▶ **WORK TO DO**: Look through the material below and copy exactly the lines from the line with "return turned([joint, core]" to the line with "zip(*points))), Vector(map(max, zip(*points)))", those two lines included.

▶ **DATASET EXCERPT**:
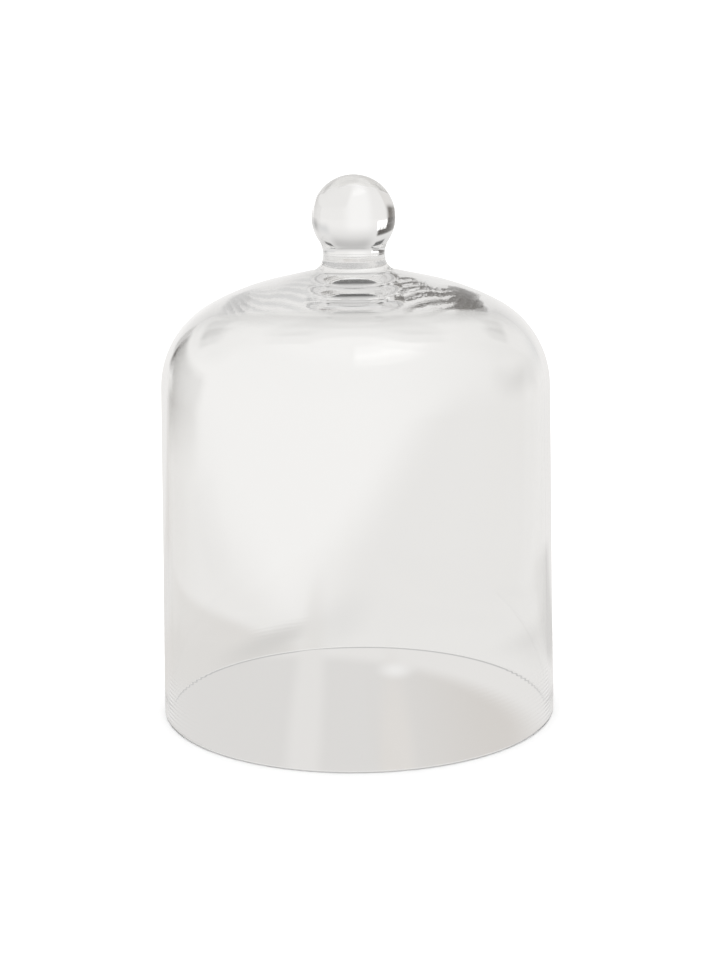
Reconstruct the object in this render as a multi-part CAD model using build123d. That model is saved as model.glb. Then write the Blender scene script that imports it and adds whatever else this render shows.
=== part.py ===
"""Bell jar dome: a tall clear-glass bell with a solid glass ball knob on a short neck.

Three pieces of glass, each turned about the Z axis and joined face to face while hot:
    bell_shell   the blown bell, open at the foot, thick at the crown, with a flared neck stub
    neck_collar  the short band of glass that joins the knob to the bell
    knob         the solid ball, with the tapered stem that is gripped to lift the bell

Millimetres, +Z up. The origin is the centre of the foot, in the plane that the rim rests on.
"""

import os
from math import cos, radians, sin, sqrt, tan

from build123d import *

# Outside of the bell
FOOT_RADIUS = 100.0
WALL_DRAFT = 1.1             # degrees that the wall leans in
SHOULDER_START = 168.4       # height where the straight wall ends
SHOULDER_RADIUS = 45.8
SHOULDER_END_SLOPE = 28.5    # degrees above the horizontal
CROWN_RADIUS = 128.0
CROWN_END_SLOPE = 13.0       # degrees above the horizontal
NECK_RADIUS = 15.3
FLARE_RADIUS = 7.7           # hollow curve from the crown up to the neck

# Inside of the bell
WALL_AT_FOOT = 3.0
WALL_AT_SHOULDER = 3.4
INNER_SHOULDER_DROP = 1.5    # how much lower the inner shoulder starts than the outer one
INNER_SHOULDER_RADIUS = 42.0
INNER_SHOULDER_SLOPE = 24.0  # degrees above the horizontal, where the ceiling's edge takes over
CEILING_EDGE_RADIUS = 106.0
CEILING_EDGE_SLOPE = 13.0    # degrees above the horizontal, where the domed middle takes over
RIM_ROUND = 0.8              # fire-polished edges of the foot

# Neck and knob
BELL_JOINT = 230.0           # height of the joint between the bell and the collar
COLLAR_HEIGHT = 2.7
SEAM_ROUND = 0.3             # softened edge of each piece where two of them meet
STEM_ROUND = 11.7            # hollow curve from the collar out to the stem's cone
STEM_LEAN = 28.4             # degrees that the stem's cone leans out from the vertical
BALL_RADIUS = 20.7

KNOB_JOINT = BELL_JOINT + COLLAR_HEIGHT


def bell_outside():
    """The outer curves of radius and height, from the foot up to the neck joint."""
    draft = radians(WALL_DRAFT)
    wall_top = Vector(FOOT_RADIUS - SHOULDER_START * tan(draft), SHOULDER_START)
    wall = Line((FOOT_RADIUS, 0), wall_top)

    shoulder_centre = wall_top - Vector(cos(draft), sin(draft)) * SHOULDER_RADIUS
    sweep = 90 - SHOULDER_END_SLOPE - WALL_DRAFT
    shoulder = CenterArc(shoulder_centre, SHOULDER_RADIUS, WALL_DRAFT, sweep)

    steep = radians(SHOULDER_END_SLOPE)
    crown_centre = shoulder @ 1 - Vector(sin(steep), cos(steep)) * CROWN_RADIUS
    sweep = SHOULDER_END_SLOPE - CROWN_END_SLOPE
    crown = CenterArc(crown_centre, CROWN_RADIUS, 90 - SHOULDER_END_SLOPE, sweep)

    # The flare starts along the crown's last straight slope, and would end upright at the neck.
    slope = radians(CROWN_END_SLOPE)
    crown_end = crown @ 1
    centre_x = NECK_RADIUS + FLARE_RADIUS
    centre_y = crown_end.Y + (crown_end.X - centre_x) * tan(slope) + FLARE_RADIUS / cos(slope)
    flare_centre = Vector(centre_x, centre_y)
    flare_start = flare_centre - Vector(sin(slope), cos(slope)) * FLARE_RADIUS
    cut_short = centre_y - BELL_JOINT
    joint_edge = (centre_x - sqrt(FLARE_RADIUS**2 - cut_short**2), BELL_JOINT)
    straight = Line(crown_end, flare_start)
    flare = RadiusArc(flare_start, joint_edge, FLARE_RADIUS)
    return [wall, shoulder, crown, straight, flare]


def bell_inside():
    """The inner curves of radius and height, from the foot up to the middle of the ceiling."""
    wall_height = SHOULDER_START - INNER_SHOULDER_DROP
    outer_radius = FOOT_RADIUS - wall_height * tan(radians(WALL_DRAFT))
    wall = Line((FOOT_RADIUS - WALL_AT_FOOT, 0), (outer_radius - WALL_AT_SHOULDER, wall_height))

    lean = wall % 1
    shoulder_centre = wall @ 1 - Vector(lean.Y, -lean.X) * INNER_SHOULDER_RADIUS
    draft = lean.get_angle(Vector(0, 1))
    sweep = 90 - INNER_SHOULDER_SLOPE - draft
    shoulder = CenterArc(shoulder_centre, INNER_SHOULDER_RADIUS, draft, sweep)

    slope = radians(INNER_SHOULDER_SLOPE)
    edge_centre = shoulder @ 1 - Vector(sin(slope), cos(slope)) * CEILING_EDGE_RADIUS
    sweep = INNER_SHOULDER_SLOPE - CEILING_EDGE_SLOPE
    edge = CenterArc(edge_centre, CEILING_EDGE_RADIUS, 90 - INNER_SHOULDER_SLOPE, sweep)

    slope = radians(CEILING_EDGE_SLOPE)
    edge_end = edge @ 1
    middle_radius = edge_end.X / sin(slope)
    middle_centre = (0, edge_end.Y - middle_radius * cos(slope))
    middle = CenterArc(middle_centre, middle_radius, 90 - CEILING_EDGE_SLOPE, CEILING_EDGE_SLOPE)
    return [wall, shoulder, edge, middle]


def knob_outside():
    """The outer curves of radius and height, from the collar up to the top of the ball."""
    lean = radians(STEM_LEAN)
    stem = CenterArc((NECK_RADIUS + STEM_ROUND, KNOB_JOINT), STEM_ROUND, 180, -STEM_LEAN)
    stem_end = stem @ 1
    ball_edge = BALL_RADIUS * cos(lean)
    cone_length = (ball_edge - stem_end.X) / sin(lean)
    cone = Line(stem_end, stem_end + Vector(sin(lean), cos(lean)) * cone_length)
    ball_centre = (0, (cone @ 1).Y + BALL_RADIUS * sin(lean))
    ball = CenterArc(ball_centre, BALL_RADIUS, -STEM_LEAN, 90 + STEM_LEAN)
    return [stem, cone, ball]


def turned(curves, rounded):
    """The solid that the closed curves make when turned about Z.

    rounded lists corners to soften, each as its radius, its height and the size of the round.
    """
    outline = make_face(curves)
    for radius, height, size in rounded:
        near = outline.vertices().sort_by_distance((radius, height, 0))[0]
        outline = fillet(near, size)
    return revolve(Plane.XZ * outline, axis=Axis.Z)


def bell_shell():
    outside = bell_outside()
    inside = bell_inside()
    joint_edge = outside[-1] @ 1
    joint_centre = (0, BELL_JOINT)
    rim = Line(outside[0] @ 0, inside[0] @ 0)
    joint = Line(joint_edge, joint_centre)
    core = Line(joint_centre, inside[-1] @ 1)
    rounded = [
        (FOOT_RADIUS, 0, RIM_ROUND),
        (FOOT_RADIUS - WALL_AT_FOOT, 0, RIM_ROUND),
        (joint_edge.X, BELL_JOINT, SEAM_ROUND),
    ]
    return turned(outside + [joint, core, rim] + inside, rounded)


def neck_collar():
    bottom_radius = (bell_outside()[-1] @ 1).X
    corners = [(0, BELL_JOINT), (bottom_radius, BELL_JOINT), (NECK_RADIUS, KNOB_JOINT), (0, KNOB_JOINT)]
    rounded = [(bottom_radius, BELL_JOINT, SEAM_ROUND), (NECK_RADIUS, KNOB_JOINT, SEAM_ROUND)]
    return turned(Polyline(*corners, close=True), rounded)


def knob():
    outside = knob_outside()
    joint_centre = (0, KNOB_JOINT)
    joint = Line(joint_centre, outside[0] @ 0)
    core = Line(outside[-1] @ 1, joint_centre)
    return turned([joint, core] + outside, [(NECK_RADIUS, KNOB_JOINT, SEAM_ROUND)])


os.makedirs("parts", exist_ok=True)
for make in (bell_shell, neck_collar, knob):
    piece = make()
    export_step(piece, f"parts/{make.__name__}.step")
    print(make.__name__, piece.bounding_box(), round(piece.volume))
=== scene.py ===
"""Bell jar dome: the glass of the bell, its collar and its knob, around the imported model.

Metres, +Z up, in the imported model's frame. Each piece is one closed mesh turned about Z.
"""
import random
from math import asin, atan2, cos, exp, pi, radians, sin, tan

import bpy
from mathutils import Euler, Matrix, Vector


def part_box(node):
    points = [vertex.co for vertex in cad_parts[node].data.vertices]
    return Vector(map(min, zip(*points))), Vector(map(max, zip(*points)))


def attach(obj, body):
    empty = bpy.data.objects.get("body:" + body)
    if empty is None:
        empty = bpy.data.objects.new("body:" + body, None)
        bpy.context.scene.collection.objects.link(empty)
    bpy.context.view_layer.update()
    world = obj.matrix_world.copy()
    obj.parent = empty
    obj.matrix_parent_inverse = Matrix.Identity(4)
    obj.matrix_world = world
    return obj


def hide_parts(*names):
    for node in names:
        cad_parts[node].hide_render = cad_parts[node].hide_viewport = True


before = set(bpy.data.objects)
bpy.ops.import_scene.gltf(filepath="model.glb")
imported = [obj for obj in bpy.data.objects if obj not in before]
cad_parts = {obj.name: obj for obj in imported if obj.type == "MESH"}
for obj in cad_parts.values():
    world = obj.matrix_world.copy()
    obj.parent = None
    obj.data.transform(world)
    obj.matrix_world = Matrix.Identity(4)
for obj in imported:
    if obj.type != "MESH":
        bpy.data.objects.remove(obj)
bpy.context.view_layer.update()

MM = 0.001

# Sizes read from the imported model
_, bell_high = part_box("bell_shell")
knob_low, knob_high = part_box("knob")
BELL_JOINT = bell_high[2]
KNOB_JOINT = knob_low[2]
TOP = knob_high[2]
BALL_RADIUS = (knob_high[0] - knob_low[0]) / 2

# The outline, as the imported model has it, except for the rim
FOOT_RADIUS = 100 * MM
WALL_DRAFT = radians(1.1)
SHOULDER_START = 168.4 * MM
SHOULDER_RADIUS = 45.8 * MM
SHOULDER_END_SLOPE = radians(28.5)
CROWN_RADIUS = 128 * MM
CROWN_END_SLOPE = radians(13)
NECK_RADIUS = 15.3 * MM
FLARE_RADIUS = 7.7 * MM
WALL_AT_FOOT = 3.0 * MM
WALL_AT_SHOULDER = 3.4 * MM
INNER_SHOULDER_DROP = 1.5 * MM
INNER_SHOULDER_RADIUS = 42 * MM
INNER_SHOULDER_SLOPE = radians(24)
CEILING_EDGE_RADIUS = 106 * MM
CEILING_EDGE_SLOPE = radians(13)
RIM_ROUND = 1.3 * MM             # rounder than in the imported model, as a fire-polished rim is
SEAM_ROUND = 0.3 * MM
STEM_ROUND = 11.7 * MM
STEM_LEAN = radians(28.4)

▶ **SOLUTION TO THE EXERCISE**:
    return turned([joint, core] + outside, [(NECK_RADIUS, KNOB_JOINT, SEAM_ROUND)])


os.makedirs("parts", exist_ok=True)
for make in (bell_shell, neck_collar, knob):
    piece = make()
    export_step(piece, f"parts/{make.__name__}.step")
    print(make.__name__, piece.bounding_box(), round(piece.volume))
=== scene.py ===
"""Bell jar dome: the glass of the bell, its collar and its knob, around the imported model.

Metres, +Z up, in the imported model's frame. Each piece is one closed mesh turned about Z.
"""
import random
from math import asin, atan2, cos, exp, pi, radians, sin, tan

import bpy
from mathutils import Euler, Matrix, Vector


def part_box(node):
    points = [vertex.co for vertex in cad_parts[node].data.vertices]
    return Vector(map(min, zip(*points))), Vector(map(max, zip(*points)))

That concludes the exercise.